Man muss diesen medialen Blickrichtungswechsel bei Habermas als theoriepolitisches Ereignis betrachten: Ebenjene Institutionen, die Massenmedien, die einst von den Granden der sogenannten Frankfurter Schule als Instrumente der Kulturindustrie einer schonungslosen Ideologiekritik unterzogen wurden, sollen nun plötzlich die letzten Bastionen sein, die eine demokratische Öffentlichkeit vor dem endgültigen Zerfall retten können. Fast scheint es, als hätte die von Theodor W. Adorno und Max Horkheimer beschriebene Dialektik der Aufklärung dabei selbst ihr Vorzeichen gewechselt: Nicht die von den beiden immer befürchtete Herrschaft des Allgemeinen, des Austauschbaren, das alles Einzelne unterschiedslos unter sich zu begraben droht, lauert heute noch am Horizont der Gesellschaftstheorie. Im Gegenteil: Inzwischen ist es die Herrschaft des Besonderen und Singulären, die die Aufklärung in ein falsches Freiheitsversprechen zurückfallen lässt. Je fein ziselierter und individueller sich eine Gesellschaft gibt, desto schwerer wird es, über dem mehr oder minder berechtigten Selbstinteresse das Gemeinwohl nicht aus den Augen zu verlieren. An dieser Volte im Spätwerk des 93-Jährigen dürften künftige Nachfolger der Kritischen Theorie noch lange zu knabbern haben.
Wie fundamental die aufmerksamkeitsgetriebene Plattformisierung des demokratischen Streits eine Öffentlichkeit verändert, musste Habermas dann im Frühjahr am eigenen Leib erfahren, als er sich zum Krieg in der Ukraine äußerte. Und auch wenn das neue Buch ohne Bezug auf die russische Invasion auskommt, so erscheinen doch Habermas’ Einlassungen nach der Lektüre noch einmal in einem schärferen Licht. Denn der neue Strukturwandel hatte offensichtlich auch die Debatte um die Lieferung schwerer Waffen an die Ukraine, um die auch dieser Tage wieder heftig gestritten wird, längst ergriffen: Der öffentliche Meinungs- und Willensbildungsprozess vollzog sich zu einem erheblichen Teil über die sozialen Medien und rief dabei eben auch jene „wüsten Geräusche“ hervor, die Habermas in ihren zerstörerischen Auswirkungen auf die demokratische Öffentlichkeit zu beschreiben versucht.

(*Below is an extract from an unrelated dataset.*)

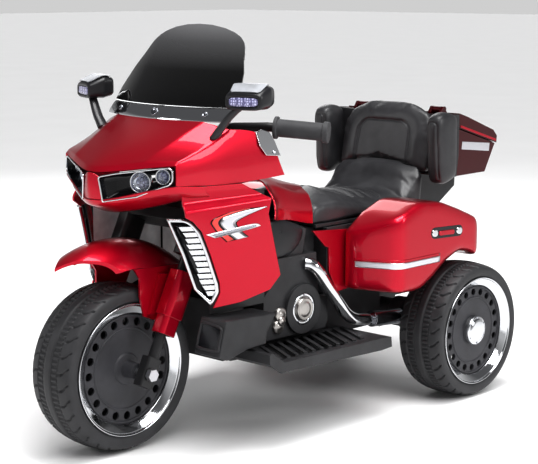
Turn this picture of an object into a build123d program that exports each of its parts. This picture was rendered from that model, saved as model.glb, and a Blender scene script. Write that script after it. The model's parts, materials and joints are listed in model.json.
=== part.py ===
"""Child's battery ride-on touring trike: one wheel in front, two behind.

Millimetres, +Z up, the trike faces -Y and +X is the rider's left. Heights are above
the ground. Lengths along the trike are measured backwards from the front axle, and
the planes station(), side() and level() turn them into the part's own frame, whose
origin lies on the ground under the middle of the trike.
"""
import os
from math import cos, radians, sin

from build123d import *

os.makedirs("parts", exist_ok=True)

# ---------------------------------------------------------------- driving dimensions
FRONT_WHEEL_R = 140.0
REAR_WHEEL_R = 126.5
WHEEL_WIDTH = 96.0
WHEELBASE = 676.0
HALF_TRACK = 208.0
OVERALL_REAR = 884.0  # rear face of the trunk, behind the front axle
FRONT_AXLE_Y = -(OVERALL_REAR - FRONT_WHEEL_R) / 2.0

RAKE = 26.0  # steering axis, degrees back from the vertical
FORK_OFFSET = 25.0  # fork legs ahead of the steering axis
FORK_HALF_WIDTH = 80.0
FORK_TUBE_R = 9.0
STEM_R = 12.0
AXLE_R = 6.0
RUNNING = 0.05  # radial clearance of a turning fit
WALL = 4.0  # moulded panel thickness
GAP = 0.5  # clearance between neighbouring mouldings
CLEAR = 2.0  # clearance round a part that moves

HOLE_COUNT = 20  # round holes in each wheel disc
SEAT_HALF_WIDTH = 118.0
TUB_HALF_WIDTH = 122.0
BAG_OUTER_X = 228.0
BAG_INNER_X = 126.0
BOARD_TOP = 150.0
BOARD_THICK = 22.0
BAR_HEIGHT = 530.0
GRIP_R = 15.0
BAR_R = 8.0

RAKE_SIN = sin(radians(RAKE))
RAKE_COS = cos(radians(RAKE))


# ---------------------------------------------------------------- planes and helpers
def station(y):
    """Upright plane across the trike, y behind the front axle: X right, Z up."""
    return Plane(origin=(0, FRONT_AXLE_Y + y, 0), x_dir=(1, 0, 0), z_dir=(0, -1, 0))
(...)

Einmal mehr schlüpft Habermas also auch in diesem Band in eine seiner liebsten Rollen als Intellektueller: die des Mahners und Warners. Aber bei allem Kulturpessimismus, der im neuen Strukturwandel der Öffentlichkeit immer wieder zutage tritt, setzt der Aufklärer Jürgen Habermas auch – wie vor 60 Jahren – jetzt wieder auf die Lernfähigkeit seiner Zeitgenossen. Denn so wie der Buchdruck einst alle zu potenziellen Lesern gemacht habe, habe die Digitalisierung heute alle zu potenziellen Autoren gemacht. Nur: Wie lange habe es damals gedauert, bis alle lesen gelernt hatten? Eben sehr lange. Man kann nur hoffen, dass jetzt das Schreibenlernen schneller gehen wird.
Jürgen Habermas: „Ein neuer Strukturwandel der Öffentlichkeit und die deliberative Politik“.